◆ **Information provided**
* START *
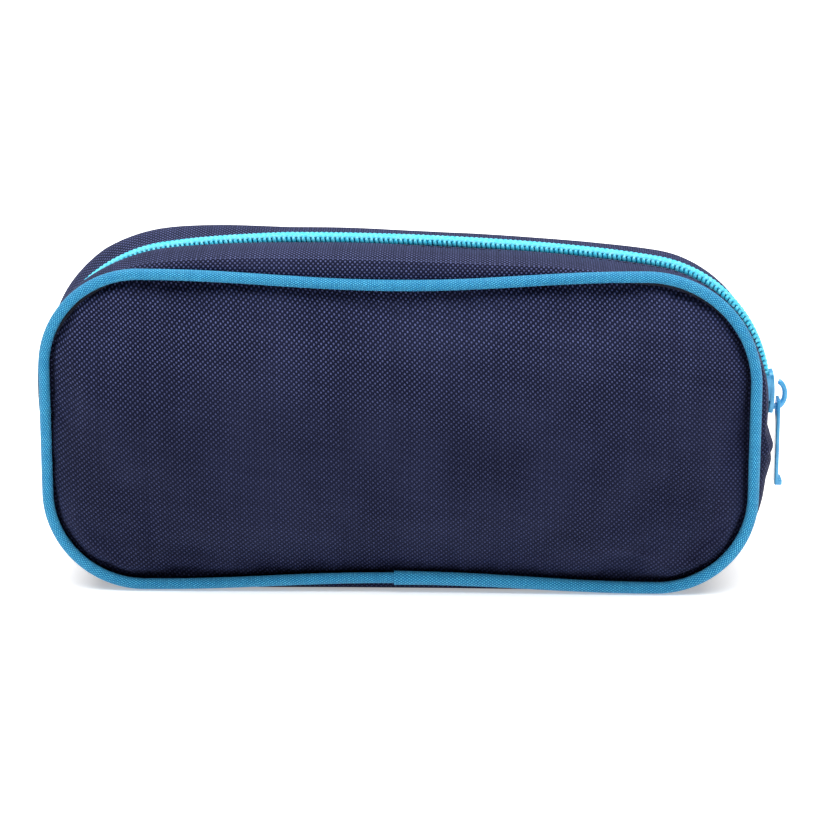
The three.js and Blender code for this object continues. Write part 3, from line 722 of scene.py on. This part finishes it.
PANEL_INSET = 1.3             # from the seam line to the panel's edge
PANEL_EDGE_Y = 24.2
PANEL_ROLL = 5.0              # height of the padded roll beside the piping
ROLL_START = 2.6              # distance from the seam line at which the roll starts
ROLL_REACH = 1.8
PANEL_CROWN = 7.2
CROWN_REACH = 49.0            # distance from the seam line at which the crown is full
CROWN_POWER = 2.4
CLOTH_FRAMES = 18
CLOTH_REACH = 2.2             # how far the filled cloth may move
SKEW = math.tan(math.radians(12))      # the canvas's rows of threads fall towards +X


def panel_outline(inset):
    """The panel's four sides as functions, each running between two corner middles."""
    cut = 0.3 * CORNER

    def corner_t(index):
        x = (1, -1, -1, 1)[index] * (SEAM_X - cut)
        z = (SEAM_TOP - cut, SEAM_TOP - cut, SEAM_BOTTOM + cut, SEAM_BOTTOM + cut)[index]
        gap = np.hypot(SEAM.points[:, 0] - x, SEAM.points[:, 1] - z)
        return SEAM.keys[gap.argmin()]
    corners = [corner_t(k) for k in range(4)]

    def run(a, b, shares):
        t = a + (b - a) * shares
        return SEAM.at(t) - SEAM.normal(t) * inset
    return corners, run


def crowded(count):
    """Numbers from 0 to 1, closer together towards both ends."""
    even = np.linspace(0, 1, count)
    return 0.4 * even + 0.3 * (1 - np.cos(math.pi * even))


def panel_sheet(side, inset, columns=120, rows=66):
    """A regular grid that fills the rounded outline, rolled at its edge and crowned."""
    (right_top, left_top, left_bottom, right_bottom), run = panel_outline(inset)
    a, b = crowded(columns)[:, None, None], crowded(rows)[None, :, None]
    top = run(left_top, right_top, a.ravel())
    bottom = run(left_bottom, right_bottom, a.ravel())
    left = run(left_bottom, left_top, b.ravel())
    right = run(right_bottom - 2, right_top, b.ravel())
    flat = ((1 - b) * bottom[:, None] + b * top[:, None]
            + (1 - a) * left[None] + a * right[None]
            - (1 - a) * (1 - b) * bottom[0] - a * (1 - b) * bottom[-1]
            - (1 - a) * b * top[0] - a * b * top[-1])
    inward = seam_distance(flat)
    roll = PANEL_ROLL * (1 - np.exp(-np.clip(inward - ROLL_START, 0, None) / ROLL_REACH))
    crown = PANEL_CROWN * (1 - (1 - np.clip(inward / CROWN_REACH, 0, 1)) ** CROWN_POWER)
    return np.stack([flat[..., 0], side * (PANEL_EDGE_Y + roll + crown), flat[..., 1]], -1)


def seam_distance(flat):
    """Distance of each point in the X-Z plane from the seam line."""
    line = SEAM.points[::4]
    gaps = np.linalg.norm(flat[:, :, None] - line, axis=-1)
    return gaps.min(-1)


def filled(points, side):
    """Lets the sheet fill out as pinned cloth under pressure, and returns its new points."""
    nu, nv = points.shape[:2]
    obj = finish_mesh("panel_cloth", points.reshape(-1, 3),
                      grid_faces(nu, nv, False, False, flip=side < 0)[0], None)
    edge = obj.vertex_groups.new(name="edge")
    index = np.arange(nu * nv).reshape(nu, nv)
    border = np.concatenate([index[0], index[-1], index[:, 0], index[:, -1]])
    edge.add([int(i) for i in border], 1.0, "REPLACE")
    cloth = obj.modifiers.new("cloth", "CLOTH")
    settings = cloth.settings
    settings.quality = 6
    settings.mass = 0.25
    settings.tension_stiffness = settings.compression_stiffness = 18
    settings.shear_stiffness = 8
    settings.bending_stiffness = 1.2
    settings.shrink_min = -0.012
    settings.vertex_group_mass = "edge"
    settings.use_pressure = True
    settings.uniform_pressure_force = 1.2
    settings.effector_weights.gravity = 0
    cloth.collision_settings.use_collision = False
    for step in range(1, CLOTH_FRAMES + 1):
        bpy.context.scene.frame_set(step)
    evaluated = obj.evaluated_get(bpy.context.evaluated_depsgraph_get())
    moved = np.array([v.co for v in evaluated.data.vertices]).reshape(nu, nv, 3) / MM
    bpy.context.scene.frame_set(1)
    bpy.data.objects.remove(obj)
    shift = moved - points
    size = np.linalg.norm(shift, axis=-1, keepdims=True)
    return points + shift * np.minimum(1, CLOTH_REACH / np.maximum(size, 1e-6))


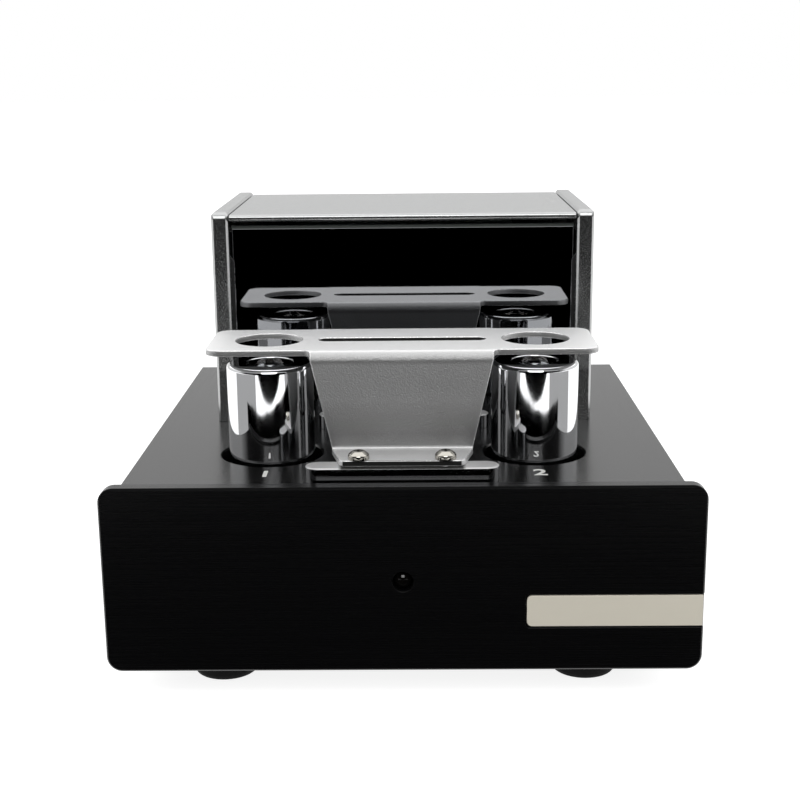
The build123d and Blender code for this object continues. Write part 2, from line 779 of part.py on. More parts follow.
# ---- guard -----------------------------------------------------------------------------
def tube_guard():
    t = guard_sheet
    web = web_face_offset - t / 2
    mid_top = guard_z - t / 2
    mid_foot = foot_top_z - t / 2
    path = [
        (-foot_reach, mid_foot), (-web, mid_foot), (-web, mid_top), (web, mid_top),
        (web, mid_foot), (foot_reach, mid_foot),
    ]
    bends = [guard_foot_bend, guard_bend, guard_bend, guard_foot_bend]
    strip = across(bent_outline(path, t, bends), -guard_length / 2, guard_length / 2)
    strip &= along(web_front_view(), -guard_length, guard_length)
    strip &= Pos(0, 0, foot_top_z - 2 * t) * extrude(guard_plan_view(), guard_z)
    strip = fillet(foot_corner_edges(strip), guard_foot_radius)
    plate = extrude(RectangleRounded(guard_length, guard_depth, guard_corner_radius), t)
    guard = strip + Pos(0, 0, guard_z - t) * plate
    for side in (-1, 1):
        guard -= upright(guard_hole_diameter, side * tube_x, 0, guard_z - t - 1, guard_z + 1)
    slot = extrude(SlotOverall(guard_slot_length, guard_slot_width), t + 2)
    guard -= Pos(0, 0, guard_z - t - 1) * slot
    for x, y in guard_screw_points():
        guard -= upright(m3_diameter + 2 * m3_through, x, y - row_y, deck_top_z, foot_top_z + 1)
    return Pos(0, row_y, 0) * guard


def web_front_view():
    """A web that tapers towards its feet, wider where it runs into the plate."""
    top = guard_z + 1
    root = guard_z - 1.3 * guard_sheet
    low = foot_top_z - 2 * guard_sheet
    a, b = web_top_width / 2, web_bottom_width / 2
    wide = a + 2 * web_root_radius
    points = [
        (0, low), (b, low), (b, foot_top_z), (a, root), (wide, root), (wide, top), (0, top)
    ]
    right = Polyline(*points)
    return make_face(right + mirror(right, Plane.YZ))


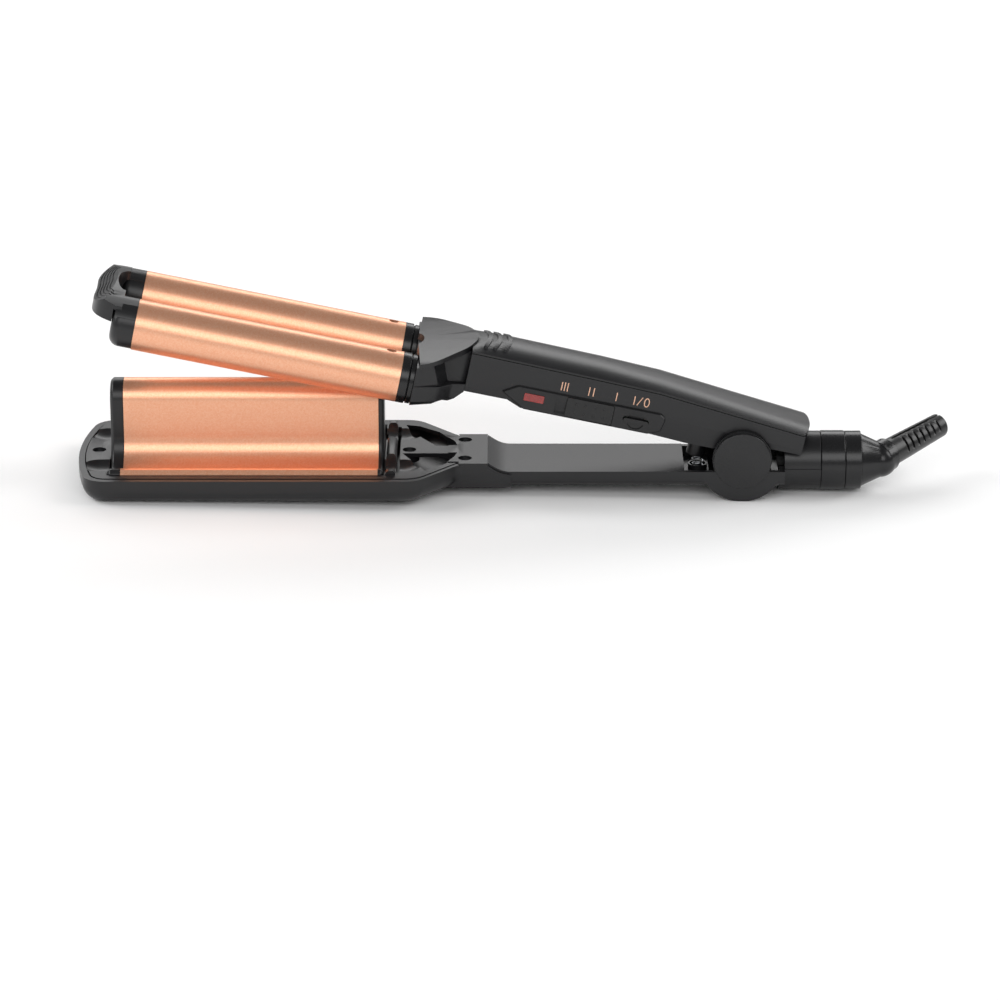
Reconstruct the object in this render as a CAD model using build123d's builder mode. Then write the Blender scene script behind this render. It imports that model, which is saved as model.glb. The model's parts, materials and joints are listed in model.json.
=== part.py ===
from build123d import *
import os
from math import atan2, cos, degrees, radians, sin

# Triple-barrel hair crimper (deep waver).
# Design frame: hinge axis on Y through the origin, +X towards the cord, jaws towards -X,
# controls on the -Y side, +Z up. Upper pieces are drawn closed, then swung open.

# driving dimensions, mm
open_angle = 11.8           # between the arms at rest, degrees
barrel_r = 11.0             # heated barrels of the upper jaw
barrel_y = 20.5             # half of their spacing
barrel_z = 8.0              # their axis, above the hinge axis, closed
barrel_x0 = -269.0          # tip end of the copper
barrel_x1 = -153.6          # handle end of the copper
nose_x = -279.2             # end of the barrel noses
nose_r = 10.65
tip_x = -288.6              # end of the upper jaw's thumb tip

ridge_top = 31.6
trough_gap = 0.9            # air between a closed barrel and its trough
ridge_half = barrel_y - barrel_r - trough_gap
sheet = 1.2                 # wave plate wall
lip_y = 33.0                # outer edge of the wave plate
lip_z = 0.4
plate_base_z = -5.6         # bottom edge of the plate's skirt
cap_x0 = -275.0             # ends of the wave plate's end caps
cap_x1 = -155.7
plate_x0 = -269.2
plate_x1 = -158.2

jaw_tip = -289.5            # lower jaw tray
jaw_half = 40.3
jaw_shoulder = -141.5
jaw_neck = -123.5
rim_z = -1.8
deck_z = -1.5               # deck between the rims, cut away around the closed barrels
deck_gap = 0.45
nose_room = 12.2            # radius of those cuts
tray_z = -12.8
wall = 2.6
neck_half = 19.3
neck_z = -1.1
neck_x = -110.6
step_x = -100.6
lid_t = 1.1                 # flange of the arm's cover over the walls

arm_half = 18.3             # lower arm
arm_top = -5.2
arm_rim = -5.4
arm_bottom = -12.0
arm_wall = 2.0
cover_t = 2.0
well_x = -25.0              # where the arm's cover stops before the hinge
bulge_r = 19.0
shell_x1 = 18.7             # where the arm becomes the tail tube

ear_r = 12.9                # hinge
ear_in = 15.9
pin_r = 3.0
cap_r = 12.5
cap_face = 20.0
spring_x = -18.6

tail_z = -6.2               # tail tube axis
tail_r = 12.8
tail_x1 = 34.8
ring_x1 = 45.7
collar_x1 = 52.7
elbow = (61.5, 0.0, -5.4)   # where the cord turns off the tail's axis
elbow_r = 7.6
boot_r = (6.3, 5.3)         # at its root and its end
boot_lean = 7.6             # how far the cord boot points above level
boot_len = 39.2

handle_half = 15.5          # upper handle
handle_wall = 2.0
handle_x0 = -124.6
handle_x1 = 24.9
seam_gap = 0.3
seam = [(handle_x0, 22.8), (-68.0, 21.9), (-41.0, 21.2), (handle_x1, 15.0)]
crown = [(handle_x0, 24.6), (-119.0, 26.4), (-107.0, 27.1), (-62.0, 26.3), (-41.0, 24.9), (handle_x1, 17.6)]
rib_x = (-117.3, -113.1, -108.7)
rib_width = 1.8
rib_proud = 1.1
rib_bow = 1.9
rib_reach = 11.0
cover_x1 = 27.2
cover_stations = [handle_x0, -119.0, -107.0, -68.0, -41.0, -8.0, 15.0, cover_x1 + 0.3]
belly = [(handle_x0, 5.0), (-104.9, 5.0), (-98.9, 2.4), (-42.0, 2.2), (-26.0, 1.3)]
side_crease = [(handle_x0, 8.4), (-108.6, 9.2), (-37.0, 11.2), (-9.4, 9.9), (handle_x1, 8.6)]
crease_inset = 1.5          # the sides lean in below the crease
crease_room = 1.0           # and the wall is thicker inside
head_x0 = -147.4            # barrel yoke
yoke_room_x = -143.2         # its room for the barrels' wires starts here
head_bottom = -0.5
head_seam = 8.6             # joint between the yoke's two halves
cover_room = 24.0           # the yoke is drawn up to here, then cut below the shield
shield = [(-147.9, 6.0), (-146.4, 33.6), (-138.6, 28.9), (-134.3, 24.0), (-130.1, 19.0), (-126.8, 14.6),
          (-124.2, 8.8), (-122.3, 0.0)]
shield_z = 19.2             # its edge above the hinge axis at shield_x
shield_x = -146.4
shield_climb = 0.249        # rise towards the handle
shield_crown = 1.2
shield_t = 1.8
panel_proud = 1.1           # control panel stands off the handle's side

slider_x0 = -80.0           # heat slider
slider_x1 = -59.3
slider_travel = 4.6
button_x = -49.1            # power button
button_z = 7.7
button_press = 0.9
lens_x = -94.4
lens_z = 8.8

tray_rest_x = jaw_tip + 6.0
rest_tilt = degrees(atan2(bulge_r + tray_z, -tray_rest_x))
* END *
Output only the lines from the one containing "Reconstruct the object" through the one containing "lid_t = 1.1", inclusive, exactly as written.

Reconstruct the object in this render as a CAD model using build123d's builder mode. Then write the Blender scene script behind this render. It imports that model, which is saved as model.glb. The model's parts, materials and joints are listed in model.json.
=== part.py ===
from build123d import *
import os
from math import atan2, cos, degrees, radians, sin

# Triple-barrel hair crimper (deep waver).
# Design frame: hinge axis on Y through the origin, +X towards the cord, jaws towards -X,
# controls on the -Y side, +Z up. Upper pieces are drawn closed, then swung open.

# driving dimensions, mm
open_angle = 11.8           # between the arms at rest, degrees
barrel_r = 11.0             # heated barrels of the upper jaw
barrel_y = 20.5             # half of their spacing
barrel_z = 8.0              # their axis, above the hinge axis, closed
barrel_x0 = -269.0          # tip end of the copper
barrel_x1 = -153.6          # handle end of the copper
nose_x = -279.2             # end of the barrel noses
nose_r = 10.65
tip_x = -288.6              # end of the upper jaw's thumb tip

ridge_top = 31.6
trough_gap = 0.9            # air between a closed barrel and its trough
ridge_half = barrel_y - barrel_r - trough_gap
sheet = 1.2                 # wave plate wall
lip_y = 33.0                # outer edge of the wave plate
lip_z = 0.4
plate_base_z = -5.6         # bottom edge of the plate's skirt
cap_x0 = -275.0             # ends of the wave plate's end caps
cap_x1 = -155.7
plate_x0 = -269.2
plate_x1 = -158.2

jaw_tip = -289.5            # lower jaw tray
jaw_half = 40.3
jaw_shoulder = -141.5
jaw_neck = -123.5
rim_z = -1.8
deck_z = -1.5               # deck between the rims, cut away around the closed barrels
deck_gap = 0.45
nose_room = 12.2            # radius of those cuts
tray_z = -12.8
wall = 2.6
neck_half = 19.3
neck_z = -1.1
neck_x = -110.6
step_x = -100.6
lid_t = 1.1                 # flange of the arm's cover over the walls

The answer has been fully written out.